Fallout: New Vegas mogło być tylko dużym DLC do „trójki”

Miesiąc obchodzenia 25-lecia Fallouta ma się ku końcowi. Poznaliśmy już główne atrakcje i też świętowaliśmy: na przykład zachęcam do przejścia do działu publicystyki, bo tam możecie znaleźć streszczenie całych dziejów Fallouta w wykonaniu Rajmunda. Poznaliśmy też więcej szczegółów serii, ale po tym, jak zobaczyliśmy pierwsze oficjalne zdjęcie z planu „Fallouta” Amazonu, myślałem, że już nic nowego nas nie czeka. A tu proszę.
Fallout: New Vegas jako jedynie dodatek do „trójki”. Teraz zapewne u większości z nas wywołuje to tylko uśmiech, bo ostatecznie wszystko dobrze się skończyło, a New Vegas zostało okrzyknięte jedną z najlepszych odsłon serii. No i samo dostało kilka dodatków. Wierzę jednak, że u niektórych wizja przedstawiona przez Todda Howarda może zjeżyć włosy na głowie.

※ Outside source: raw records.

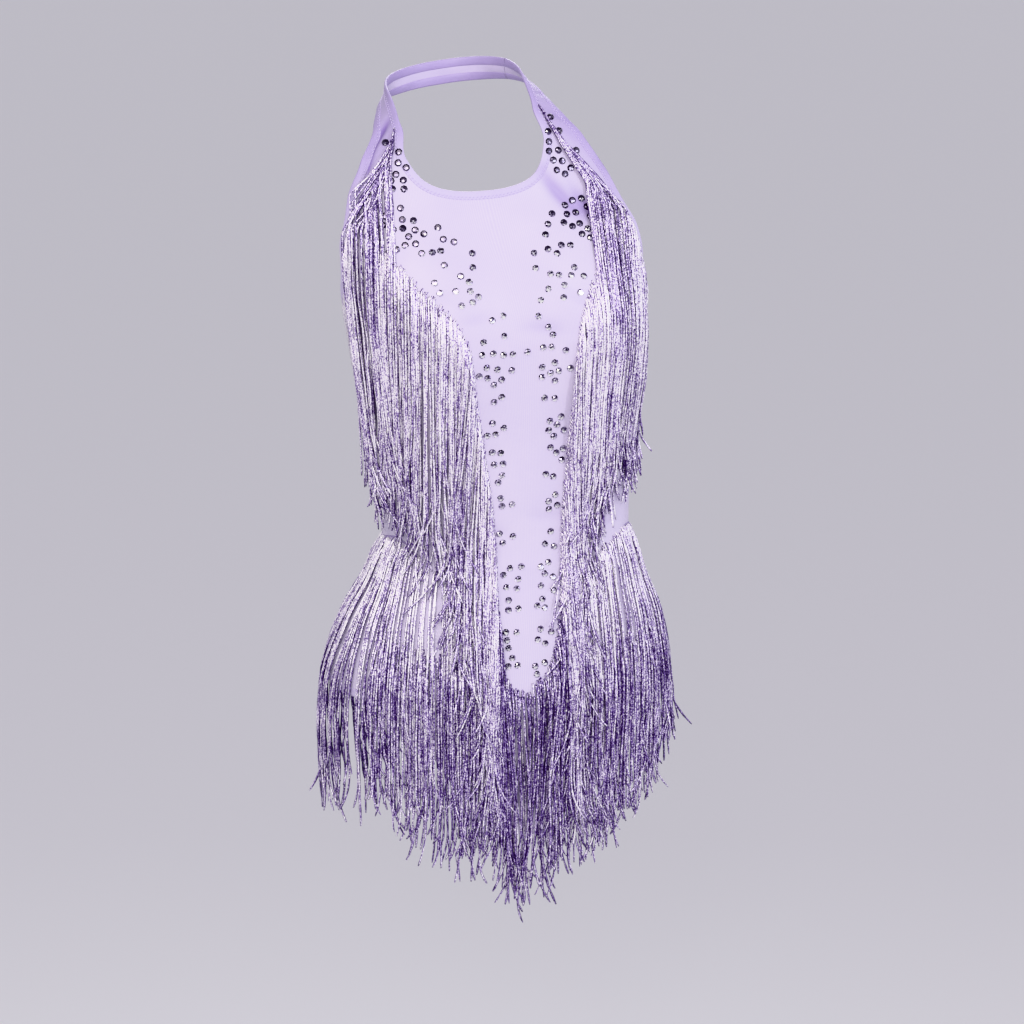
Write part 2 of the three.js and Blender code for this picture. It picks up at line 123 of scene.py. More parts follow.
# %% [markdown]
# ## Points and directions on the figure
#
# A point is given by its angle round the body, from the front centre, and its height. A step to
# each side gives two directions on the skin, and their cross product points outward. The stand
# that wears the suit leans a little, so the same lean is put on every point at the end.

# %% Helpers: points of the figure, and the lean
def cup_depth(x, z, a, n):
    """How far the bust stands out at x on a section of half width a and power n."""
    side = np.sqrt(np.maximum(0, 1 - np.minimum(1, np.abs(x) / a) ** n))
    bump = sum(np.exp(-((x - s * CUP["x"]) ** 2) / (2 * CUP["width"] ** 2)
                      - ((z - CUP["z"]) ** 2) / (2 * CUP["rise"] ** 2)) for s in (1, -1))
    return CUP["height"] * bump * np.minimum(1, 2.5 * side)


def figure_point(angle, z):
    """A point of the figure at an angle in degrees and a height."""
    angle, z = np.broadcast_arrays(np.asarray(angle, float), np.asarray(z, float))
    s, c = np.sin(np.radians(angle)), np.cos(np.radians(angle))
    n, a = power(z), half(z)
    x = a * np.sign(s) * np.abs(s) ** (2 / n)
    deep = np.abs(c) ** (2 / n)
    y = np.where(c > 0, -front(z) * deep - cup_depth(x, z, a, n), back(z) * deep)
    return np.stack([x, y, z], -1)


def unit(v):
    return v / np.maximum(np.linalg.norm(v, axis=-1, keepdims=True), 1e-9)


def run_along(points):
    """Distance along a row of points, from 0 at the first."""
    return np.concatenate([[0], np.cumsum(np.linalg.norm(np.diff(points, axis=0), axis=1))])


def figure_normal(angle, z):
    """The outward direction, from a step of 0.6 degrees and of 1.5 mm to each side."""
    across = figure_point(angle + 0.6, z) - figure_point(angle - 0.6, z)
    up = figure_point(angle, z + 1.5) - figure_point(angle, z - 1.5)
    return unit(np.cross(across, up))


def angle_at(x, z):
    """The angle of a point of the front that lies x mm from the centre line."""
    return np.sign(x) * np.degrees(np.arcsin(np.minimum(1, np.abs(x) / half(z)) ** (power(z) / 2)))


nape = np.array([shift(NAPE_HEIGHT), figure_point(180, NAPE_HEIGHT)[1], NAPE_HEIGHT], float)


def posed(p):
    """Leans the figure the way it stands, and puts the origin at the nape."""
    r = np.radians(tilt(p[..., 2]))
    x = shift(p[..., 2]) + p[..., 0] * np.cos(r)
    return np.stack([x, p[..., 1], p[..., 2] + p[..., 0] * np.sin(r)], -1) - nape


print("nape in the figure's frame:", np.round(nape, 1))

# %% [markdown]
# ## Creases
#
# Stretch cloth has few folds, and each has a cause: it is pulled from the strap to the bust, it
# spans the hollow between the cups, it is slack at the waist, and it is drawn in at the leg. They
# could come from a cloth simulation, but a tight knit barely moves in one. Here each crease is a
# row of its own: a soft trough or ridge along a bowed line, with its own length, width and depth.

# %% Creases, placed one by one
# Columns: angle, height, direction (degrees from level), length, width, depth (- is a trough), bow.
CREASES = np.array([
    (-14, -172, 8, 46, 6.5, -0.9, 4), (6, -186, -5, 58, 8, -1.3, -5),
    (18, -196, -14, 34, 5, 0.5, 3), (-4, -204, 3, 40, 6, 0.5, 3), (22, -160, -28, 52, 7, -1.0, 6),
    (-24, -158, 30, 48, 7, -0.9, -5), (22, -80, -56, 96, 9, -2.6, 6),
    (37, -84, -54, 70, 7, 0.8, -5), (31, -92, -58, 70, 7, -2.0, 3),
    (47, -62, -62, 40, 5.5, -1.0, 3), (52, -24, -42, 46, 5, -0.9, 3),
    (70, -6, -25, 38, 4.5, -0.8, 2), (-36, -92, 66, 56, 7, -1.2, -5), (-43, -70, 74, 48, 6, 0.6, 4),
    (-44, -34, 76, 64, 3.6, -2.6, -3), (-54, -18, 70, 56, 3.6, -2.2, -2),
    (-50, -28, 74, 56, 3.4, 0.8, -2), (-30, -118, 50, 38, 7, -0.8, 4),
    (10, -352, 4, 64, 7, -0.9, 5), (-16, -368, -7, 52, 6, -1.1, -4), (26, -380, 12, 58, 7, -1.2, 5),
    (-40, -388, -14, 66, 8, -1.6, -6), (44, -366, 6, 50, 6, -0.9, 4),
    (-58, -372, 5, 60, 7, -1.3, 5), (62, -392, 10, 56, 7, -1.4, -5), (2, -398, 3, 46, 6, 0.5, 4),
    (-78, -384, -6, 44, 6, -1.0, 4), (12, -560, 62, 50, 6, -1.0, 5),
    (-13, -572, -60, 46, 6, -0.9, -4), (28, -520, 40, 56, 7, -1.1, 6),
    (-31, -514, -38, 60, 7, -1.2, -6), (3, -606, 84, 40, 5, -0.8, 3),
    (50, -498, 18, 48, 6, -0.8, 4), (-54, -494, -16, 44, 6, -0.8, -4),
    (66, -238, -38, 52, 7, -0.9, 5), (-68, -250, 36, 56, 7, -1.0, -5),
    (114, -300, 48, 60, 8, -1.4, 6), (-112, -286, -50, 54, 7, -1.2, -5),
    (104, -250, 62, 44, 6, -0.9, 4), (-124, -340, -42, 58, 7, -1.3, -6),
    (132, -372, 30, 62, 8, -1.5, 6), (158, -412, 8, 64, 7, -1.4, 5),
    (-150, -418, -10, 70, 8, -1.6, -6), (176, -430, 3, 58, 6, -1.0, 5),
    (-172, -448, -5, 52, 6, -0.8, 4), (142, -436, 14, 48, 6, -0.9, -4),
    (-116, -400, -22, 50, 7, -1.1, 5), (100, -396, 16, 46, 6, -1.0, 4),
    (152, -560, 52, 58, 7, -1.1, 6), (-156, -572, -54, 54, 7, -1.0, -5),
    (168, -600, 70, 46, 6, -0.9, 4), (-170, -612, -72, 42, 6, -0.8, -4),
    (128, -520, 34, 52, 7, -0.9, 5), (-132, -512, -32, 48, 7, -0.9, -5),
    (130, 16, 20, 30, 4, -0.7, 2), (-146, 12, -16, 34, 4, -0.7, 2), (170, 18, 6, 36, 4.5, -0.6, 2),
])
print(len(CREASES), "creases, longest", CREASES[:, 3].max(), "mm")

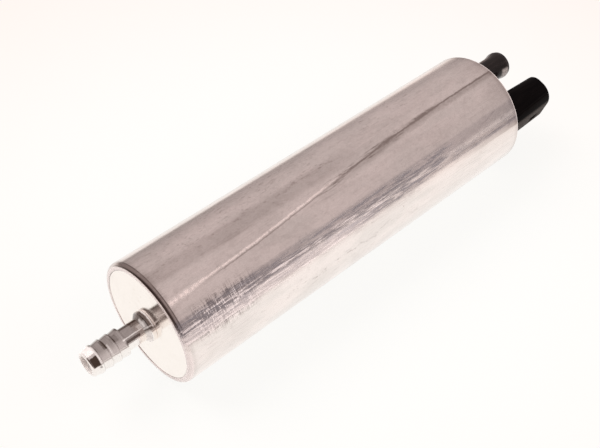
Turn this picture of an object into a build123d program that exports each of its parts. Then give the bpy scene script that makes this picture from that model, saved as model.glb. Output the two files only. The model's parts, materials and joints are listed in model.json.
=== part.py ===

Dobrze znane fanom serii studio Obsidian Entertainment dołączyło do projektu w zasadzie dlatego, że Bethesda rozpoczęła już prace nad Skyrimem w okolicach premiery Fallouta 3. Nie chcieli przerywać aktualnie trwających prac, ale również przepuścić takiej okazji, bo w końcu „trójka” była na koncie Bethesdy sporym sukcesem. Sensownym wyjściem było więc zlecenie zrobienia dodatków komuś innemu – a w Obsidianie pracowali przecież byli twórcy poprzednich odsłon serii.
W materiale od Bethesdy wypowiadają się również Feargus Urquhart (prezes Obsidianu) oraz Josh Sawyer (reżyser New Vegas) i dzielą się jeszcze innymi szczegółami na temat powstawania projektu. Na sam koniec pragnę przypomnieć, że m.in. Fallout: New Vegas, i to w edycji Ultimate, będzie na nas czekać w listopadowym Prime Gaming.